- EXERCISE OBJECTIVE
Copy the first line of the material below and every later line through the line containing "return np.maximum(hem_cloth(FRONT_MOUTH, 1)(x, y), turned)", without any other output.

━━━━━ DATA SHOWN

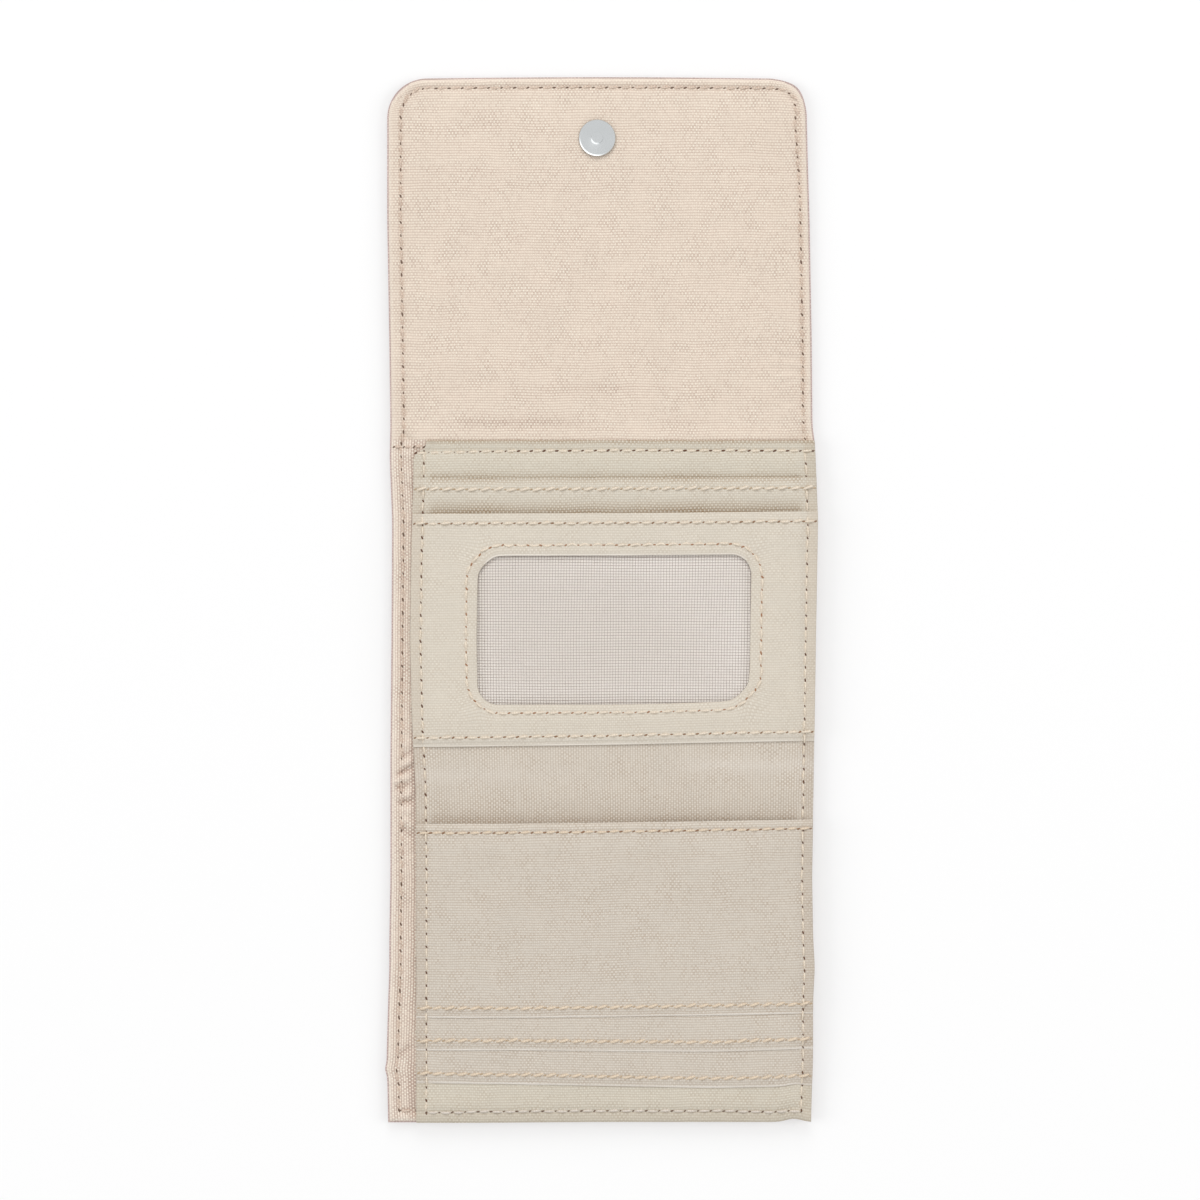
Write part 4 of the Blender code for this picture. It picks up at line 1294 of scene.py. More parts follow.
def painted_sheen_on_folds(x, y):
    """Painted sheen: the window pocket's folded edges and its turned end are painted paler."""
    edges = painted_sheen_edge(
        lambda x, y: y - ID_END,
        lambda x, y: window_distance(x, y) + 9 * ramp(y, WINDOW_HIGH - 1, WINDOW_HIGH - 5),
    )
    hem = 0.16 * ramp(y, ID_END + END_SEAM - 0.2, ID_END + END_SEAM - 1.0)
    return np.maximum(edges(x, y), hem)


def one_cloth(x, y):
    return np.full_like(x, CLOTH)


def hem_cloth(mouth, inward):
    """Two cloths thick in the hem along a mouth, one elsewhere."""
    def thickness(x, y):
        inside = (y - mouth) * inward
        doubled = CLOTH * (1 - ramp(inside, HEM - 0.3, HEM + 0.3))
        return CLOTH + doubled - 1.6 * PRESSED * ramp(inside, PRESSED_REACH, 0.1)
    return thickness


def front_slot_cloth(x, y):
    """The front slot is thicker beyond the seam at its end, where the cloth is turned."""
    seam = FRONT_END - END_SEAM
    turned = CLOTH + 0.35 * ramp(y, seam - 0.4, seam + 0.2)
    return np.maximum(hem_cloth(FRONT_MOUTH, 1)(x, y), turned)


def window_pocket_cloth(x, y):
    """The window pocket's hem and cloth, pressed thinner along its edges."""
    edge = least(window_distance(x, y), ID_MOUTH - y, y - ID_END)
    return ID_THICKNESS - PRESSED * ramp(edge, PRESSED_REACH, 0.1)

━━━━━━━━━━

- ANSWER BELOW
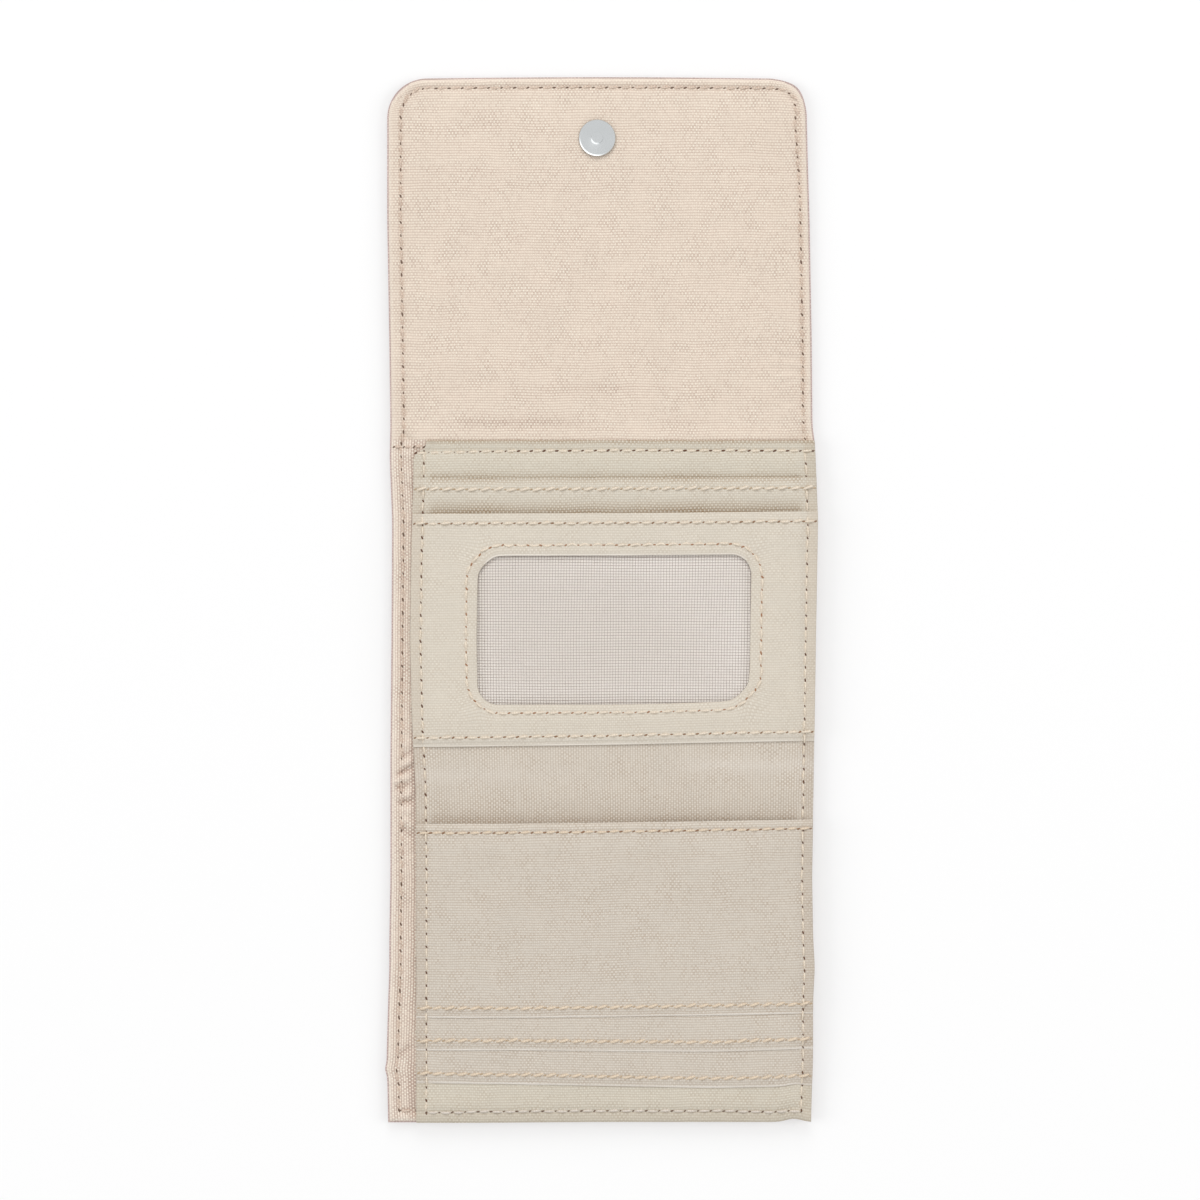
Write part 4 of the Blender code for this picture. It picks up at line 1294 of scene.py. More parts follow.
def painted_sheen_on_folds(x, y):
    """Painted sheen: the window pocket's folded edges and its turned end are painted paler."""
    edges = painted_sheen_edge(
        lambda x, y: y - ID_END,
        lambda x, y: window_distance(x, y) + 9 * ramp(y, WINDOW_HIGH - 1, WINDOW_HIGH - 5),
    )
    hem = 0.16 * ramp(y, ID_END + END_SEAM - 0.2, ID_END + END_SEAM - 1.0)
    return np.maximum(edges(x, y), hem)


def one_cloth(x, y):
    return np.full_like(x, CLOTH)


def hem_cloth(mouth, inward):
    """Two cloths thick in the hem along a mouth, one elsewhere."""
    def thickness(x, y):
        inside = (y - mouth) * inward
        doubled = CLOTH * (1 - ramp(inside, HEM - 0.3, HEM + 0.3))
        return CLOTH + doubled - 1.6 * PRESSED * ramp(inside, PRESSED_REACH, 0.1)
    return thickness


def front_slot_cloth(x, y):
    """The front slot is thicker beyond the seam at its end, where the cloth is turned."""
    seam = FRONT_END - END_SEAM
    turned = CLOTH + 0.35 * ramp(y, seam - 0.4, seam + 0.2)
    return np.maximum(hem_cloth(FRONT_MOUTH, 1)(x, y), turned)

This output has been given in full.